For this set-up, I might establish the guy as someone quite controlled. A shy, self-effacing type who gets extremely anxious at the thought of speaking in public, but has nevertheless agreed to do so. He might also be someone who usually drinks very little, so that he's unable to judge how much will loosen him up, and how much will make him flat-out drunk.
.The guy's anxious. He paces around his room. The funeral's likely to be an emotional affair. Has he bitten off more than he can chew in agreeing to speak? Will he choke? He prepares a short, conventional address, the minimum he can decently get away with.
The event's getting closer. Our guy has a quick belt of vodka to loosen him up. He's still nervous, so he has another, and a third. The booze doesn't seem to be working, so he goes for a fourth.
Time to go. The Uber's outside. He straightens his tie and gets in. It's only when he reaches the cemetery that he realises he's left the speech at home. But by then the vodka's kicked in, and he thinks: what the fuck? That speech was so boring. I should speak from the heart.
He sees a funeral in progress and joins the mourners. Grins woozily at the politely bemused faces, and... you get the picture.
Of course this is a creaky, clichéd scenario, but the point I'm making is that for potentially funny stuff to work, the relevant character traits have to be soundly established. Generating events to establish them will provide you with plot strands going forward. Can you use the fact that, tomorrow morning, our guy is going to wake up with a hangover? Perhaps he'll run into someone from that funeral later on. Perhaps his girlfriend's father was there. Cheesy, but you get my drift.
Imagine a pyramid, with your funny moment at the apex. From a broad narrative base, everything narrows towards that moment. We've established a shy, abstemious, self-conscious guy, and created a situation (public speaking at a solemn event) where his character is going to be acutely challenged. This gives us tension (how will he cope?) and the tension is ramped up when he decides that hitting the vodka bottle is the way to go. With this double tension driving the story forward, we engineer the by-now anticipated collision of character and situation, and the resulting pile-up gives us our payoff.
Very few people are funny as themselves. I've met a number of comedians over the years, and very few of them are funny when they're not doing their professional thing. A lot of journalism tries to be funny. Ingratiating columnists endlessly trot out the same tired old blah about their supposedly slatternly behaviour, unrequited lust, fan-girling, beta-male incompetence and the rest of it. The problem is they're writing as themselves, and the results are cringe-making. Professional comedians know that all comedy springs from character, which is why they tend to present hyper-versions of themselves - as grumps, ditzes, drag queens or whatever.

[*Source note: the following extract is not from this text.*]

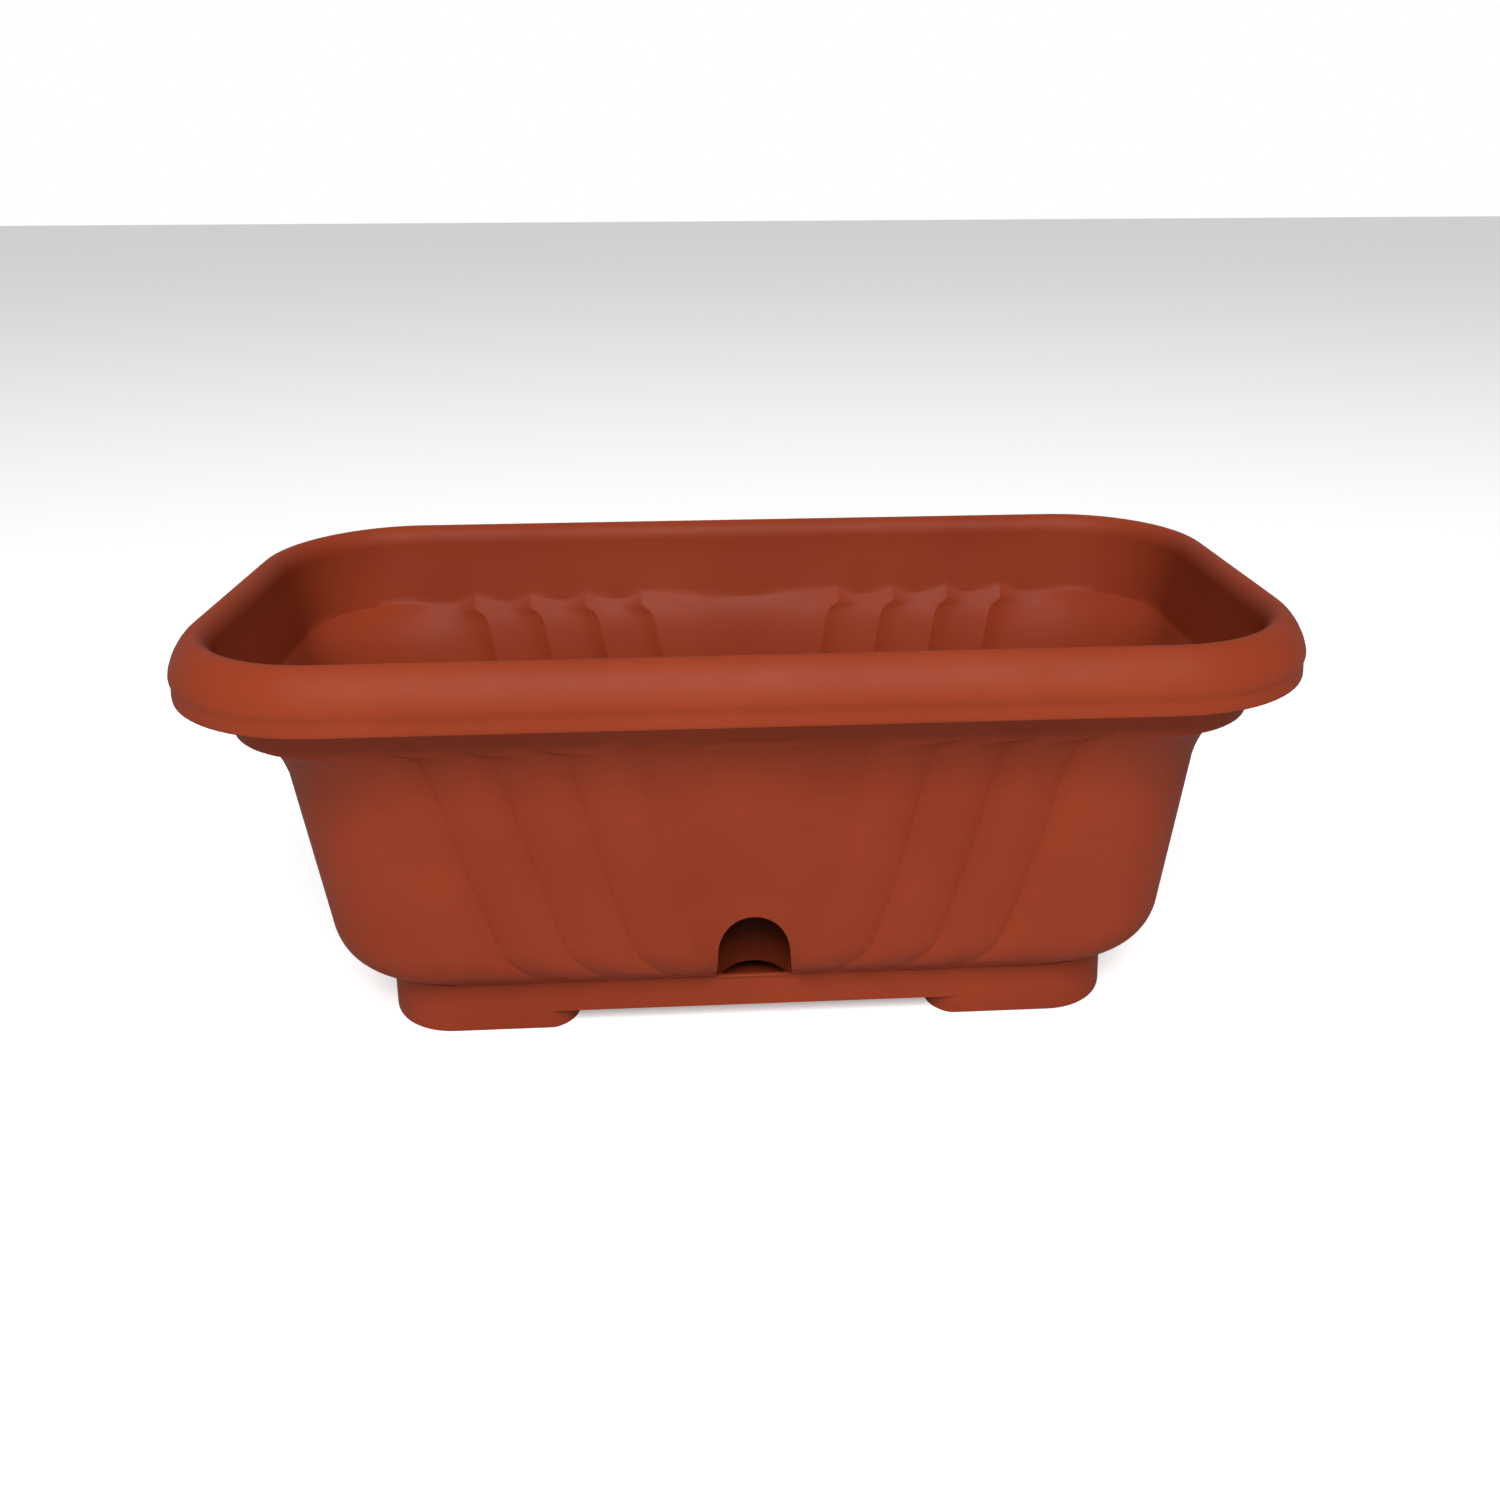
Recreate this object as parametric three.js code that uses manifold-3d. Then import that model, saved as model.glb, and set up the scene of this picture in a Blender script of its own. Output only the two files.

In everyday conversation, people who aren't funny often feel impelled to try to be. They typically fall back on recycling ancient catch-phrases ('Does my bum look big in this?'), and even though no-one finds that joke funny any more, listeners tend to laugh, or at least smile, because they're afraid they'll look cruel if they don't (my advice: go for it, look cruel). In the TV series The Office (UK version), Ricky Gervais uses the absolute not-funniness of people who think they're funny as the driver of many of the series's funniest strands. 'Finchy', for example, thinks he's a king of banter, but we know he's just an asshole.
Humour is tricky. No one is more embarrassing than the relentless striver after laughs. But when it works - when a well set-up moment erupts like Vesuvius - it can be glorious. But everything goes back to character. Building up to a funny moment is much more calculation than inspiration. Build up your character, create a situation rich in challenge and tension, bring the two together, and you're laughing. And hopefully, so are we.



I almost had this very situation. Honor Oak Crematorium has two chapels. I didn't recognise anyone when I arrived. I thought they must be family, come down from the north. "Or we're at the wrong funeral," said a mate. We were at the wrong funeral.
The next chapel was packed. I was able to deliver my eulogy, starting with, "I know our dear departed friend would be truly gratified to know there are so many people to whom he owed money..."
Humor strikes me as insanely difficult, probably because I am not a really funny person, certainly not a party clown. In writing, however, it has been said that I have a sense for the absurd. I like humor Kurt Vonnegut style. Monty Python. Douglas Adams. Sometimes Doctor Who. What occasionally works for me is bringing together two vastly different characters with humor resulting from their constant misunderstandings. The tricky part is to steer clear from situations that aren't funny at all but instead run into the rocky shallows of sheer embarrassment... Humor, in my view, requires more work than describing love. Love we all know. Humor? Not sure, but certainly to a lesser extent. There also is a cultural issue for me: Most German writing isn't funny at all. Almost all of it, certainly the classics, is deep and heavy and serious and frankly often rather dreadful. That includes the giants. Reading literature should, at least in part, a joyful experience. Life is depressing enough. And even depressing issues can be depicted in absurdly funny ways. Like Arthur Dent's house that's about to be demolished for a new highway. Not funny! But it is so damn hilarious!